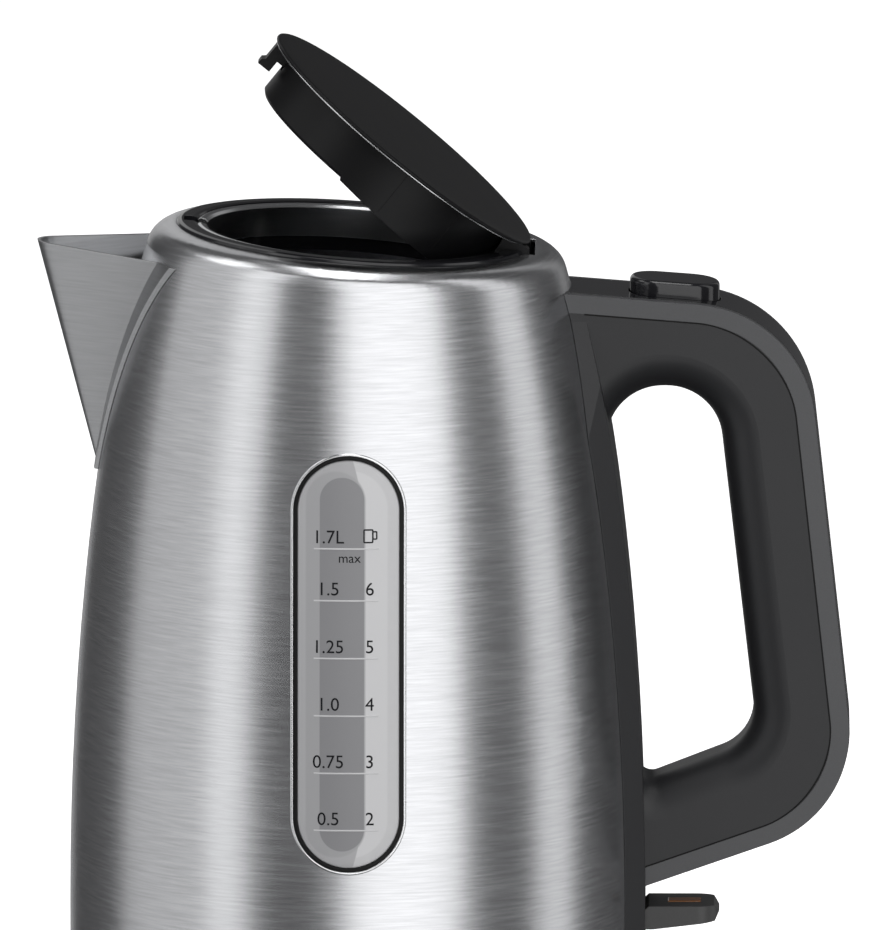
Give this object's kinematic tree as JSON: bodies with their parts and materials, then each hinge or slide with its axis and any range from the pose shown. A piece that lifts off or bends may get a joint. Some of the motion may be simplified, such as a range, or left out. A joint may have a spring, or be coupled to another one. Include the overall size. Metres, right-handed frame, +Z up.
{
  "type": "electric kettle",
  "caption": "Cordless steel kettle with hinged lid, side loop handle, level gauge, spout and swivelling power base.",
  "frame": {"origin": "on the surface that the feet stand on, on the upright axis of the jug and its power base", "axes": "+Z up, +X towards the handle, -X towards the spout, -Y towards the level gauge"},
  "size_m": [0.2176, 0.1614, 0.2744],
  "materials": {
    "base_black": "fine moulded texture",
    "foot_rubber": "matte",
    "screw_steel": "plain drawn steel",
    "contact_brass": "bare stamped brass",
    "brushed_steel": "fine horizontal brushing",
    "polished_steel": "satin polished",
    "plate_steel": "rolled, plain",
    "seal_silicone": "translucent white silicone",
    "seal_black": "matte",
    "seal_grey": "satin",
    "spreader_aluminium": "cast",
    "element_steel": "heat darkened sheath",
    "control_plastic": "moulded",
    "gauge_clear": "clear with a grey tint",
    "gloss_black": "gloss",
    "handle_grey": "fine grained satin",
    "handle_satin": "satin",
    "lid_black": "satin",
    "lamp_amber": "clear amber, unlit"
  },
  "bodies": {
    "power_base": {"base_housing": "base_black", "base_bottom_cover": "base_black", "base_feet": "foot_rubber", "base_screws": "screw_steel", "base_connector": "base_black", "base_contacts": "contact_brass", "cord_gland": "foot_rubber"},
    "cordless_connector": {"jug_connector": "base_black", "connector_contacts": "contact_brass"},
    "jug": {"body_shell": "brushed_steel", "spout": "polished_steel", "jug_bottom_housing": "base_black", "bottom_screws": "screw_steel", "heating_plate": "plate_steel", "plate_seal": "seal_silicone", "heat_spreader": "spreader_aluminium", "heating_element": "element_steel", "control_unit": "control_plastic", "bimetal_discs": "contact_brass", "steam_tube": "control_plastic", "steam_switch": "control_plastic", "switch_bracket": "screw_steel", "lever_pin": "screw_steel", "water_window": "gauge_clear", "window_gasket": "seal_black", "window_frame": "polished_steel", "level_marks": "gauge_clear", "rim_collar": "gloss_black", "neck_trim_ring": "polished_steel", "lid_hinge_pin": "screw_steel", "handle_grip": "handle_grey", "handle_band": "handle_satin", "handle_strip": "gloss_black", "handle_screws": "screw_steel", "rocker_pin": "screw_steel", "button_spring": "screw_steel"},
    "filter": {"filter_frame": "control_plastic", "filter_mesh": "plate_steel"},
    "lid": {"lid_plate": "lid_black", "lid_cap": "lid_black", "lid_seal": "seal_grey", "lid_springs": "screw_steel"},
    "latch": {"latch_bar": "lid_black"},
    "button": {"release_button": "gloss_black"},
    "rocker": {"release_rocker": "control_plastic"},
    "lever": {"switch_lever": "handle_grey", "switch_lamp": "lamp_amber"}
  },
  "joints": [
    {"name": "jug_lift", "type": "slide", "parent": "power_base", "child": "cordless_connector", "axis": [0, 0, 1], "range_m": [0, 0.06]},
    {"name": "jug_swivel", "type": "hinge", "parent": "cordless_connector", "child": "jug", "pos_m": [0, 0, 0.02], "axis": [0, 0, 1], "continuous": true},
    {"name": "lid_hinge", "type": "hinge", "parent": "jug", "child": "lid", "pos_m": [0.04505, 0, 0.21328], "axis": [0, 1, 0], "range_deg": [-34.8, 0], "stiffness_Nm_per_rad": 0.03, "springref_deg": 68.75},
    {"name": "latch_slide", "type": "slide", "parent": "lid", "child": "latch", "axis": [0.7771, 0, -0.6293], "range_m": [0, 0.0018]},
    {"name": "button_press", "type": "slide", "parent": "jug", "child": "button", "axis": [0, 0, -1], "range_m": [0, 0.0018], "stiffness_N_per_m": 400, "springref_m": -0.002, "deforming": ["button_spring"]},
    {"name": "rocker_turn", "type": "hinge", "parent": "jug", "child": "rocker", "pos_m": [0.07, 0, 0.1915], "axis": [0, 1, 0], "range_deg": [0, 11]},
    {"name": "switch_press", "type": "hinge", "parent": "jug", "child": "lever", "pos_m": [0.067, 0, 0.035], "axis": [0, 1, 0], "range_deg": [0, 14]},
    {"name": "filter_pull", "type": "slide", "parent": "jug", "child": "filter", "axis": [1, 0, 0], "range_m": [0, 0.012]}
  ],
  "couplings": [
    {"joint": "rocker_turn", "follows": "button_press", "rad_per_m": 105},
    {"joint": "latch_slide", "follows": "button_press", "ratio": 1}
  ]
}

▸ **TASK TO CARRY OUT**
Write out the material exactly as given.

▸ **ANSWER TO THIS TASK**
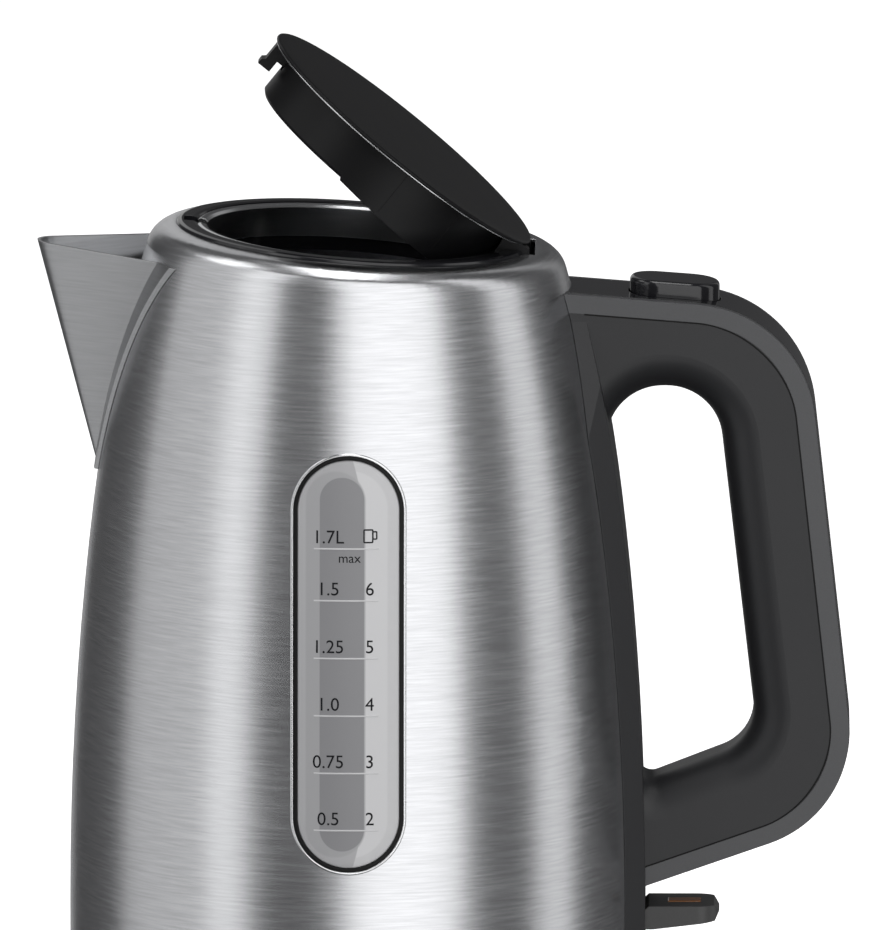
Give this object's kinematic tree as JSON: bodies with their parts and materials, then each hinge or slide with its axis and any range from the pose shown. A piece that lifts off or bends may get a joint. Some of the motion may be simplified, such as a range, or left out. A joint may have a spring, or be coupled to another one. Include the overall size. Metres, right-handed frame, +Z up.
{
  "type": "electric kettle",
  "caption": "Cordless steel kettle with hinged lid, side loop handle, level gauge, spout and swivelling power base.",
  "frame": {"origin": "on the surface that the feet stand on, on the upright axis of the jug and its power base", "axes": "+Z up, +X towards the handle, -X towards the spout, -Y towards the level gauge"},
  "size_m": [0.2176, 0.1614, 0.2744],
  "materials": {
    "base_black": "fine moulded texture",
    "foot_rubber": "matte",
    "screw_steel": "plain drawn steel",
    "contact_brass": "bare stamped brass",
    "brushed_steel": "fine horizontal brushing",
    "polished_steel": "satin polished",
    "plate_steel": "rolled, plain",
    "seal_silicone": "translucent white silicone",
    "seal_black": "matte",
    "seal_grey": "satin",
    "spreader_aluminium": "cast",
    "element_steel": "heat darkened sheath",
    "control_plastic": "moulded",
    "gauge_clear": "clear with a grey tint",
    "gloss_black": "gloss",
    "handle_grey": "fine grained satin",
    "handle_satin": "satin",
    "lid_black": "satin",
    "lamp_amber": "clear amber, unlit"
  },
  "bodies": {
    "power_base": {"base_housing": "base_black", "base_bottom_cover": "base_black", "base_feet": "foot_rubber", "base_screws": "screw_steel", "base_connector": "base_black", "base_contacts": "contact_brass", "cord_gland": "foot_rubber"},
    "cordless_connector": {"jug_connector": "base_black", "connector_contacts": "contact_brass"},
    "jug": {"body_shell": "brushed_steel", "spout": "polished_steel", "jug_bottom_housing": "base_black", "bottom_screws": "screw_steel", "heating_plate": "plate_steel", "plate_seal": "seal_silicone", "heat_spreader": "spreader_aluminium", "heating_element": "element_steel", "control_unit": "control_plastic", "bimetal_discs": "contact_brass", "steam_tube": "control_plastic", "steam_switch": "control_plastic", "switch_bracket": "screw_steel", "lever_pin": "screw_steel", "water_window": "gauge_clear", "window_gasket": "seal_black", "window_frame": "polished_steel", "level_marks": "gauge_clear", "rim_collar": "gloss_black", "neck_trim_ring": "polished_steel", "lid_hinge_pin": "screw_steel", "handle_grip": "handle_grey", "handle_band": "handle_satin", "handle_strip": "gloss_black", "handle_screws": "screw_steel", "rocker_pin": "screw_steel", "button_spring": "screw_steel"},
    "filter": {"filter_frame": "control_plastic", "filter_mesh": "plate_steel"},
    "lid": {"lid_plate": "lid_black", "lid_cap": "lid_black", "lid_seal": "seal_grey", "lid_springs": "screw_steel"},
    "latch": {"latch_bar": "lid_black"},
    "button": {"release_button": "gloss_black"},
    "rocker": {"release_rocker": "control_plastic"},
    "lever": {"switch_lever": "handle_grey", "switch_lamp": "lamp_amber"}
  },
  "joints": [
    {"name": "jug_lift", "type": "slide", "parent": "power_base", "child": "cordless_connector", "axis": [0, 0, 1], "range_m": [0, 0.06]},
    {"name": "jug_swivel", "type": "hinge", "parent": "cordless_connector", "child": "jug", "pos_m": [0, 0, 0.02], "axis": [0, 0, 1], "continuous": true},
    {"name": "lid_hinge", "type": "hinge", "parent": "jug", "child": "lid", "pos_m": [0.04505, 0, 0.21328], "axis": [0, 1, 0], "range_deg": [-34.8, 0], "stiffness_Nm_per_rad": 0.03, "springref_deg": 68.75},
    {"name": "latch_slide", "type": "slide", "parent": "lid", "child": "latch", "axis": [0.7771, 0, -0.6293], "range_m": [0, 0.0018]},
    {"name": "button_press", "type": "slide", "parent": "jug", "child": "button", "axis": [0, 0, -1], "range_m": [0, 0.0018], "stiffness_N_per_m": 400, "springref_m": -0.002, "deforming": ["button_spring"]},
    {"name": "rocker_turn", "type": "hinge", "parent": "jug", "child": "rocker", "pos_m": [0.07, 0, 0.1915], "axis": [0, 1, 0], "range_deg": [0, 11]},
    {"name": "switch_press", "type": "hinge", "parent": "jug", "child": "lever", "pos_m": [0.067, 0, 0.035], "axis": [0, 1, 0], "range_deg": [0, 14]},
    {"name": "filter_pull", "type": "slide", "parent": "jug", "child": "filter", "axis": [1, 0, 0], "range_m": [0, 0.012]}
  ],
  "couplings": [
    {"joint": "rocker_turn", "follows": "button_press", "rad_per_m": 105},
    {"joint": "latch_slide", "follows": "button_press", "ratio": 1}
  ]
}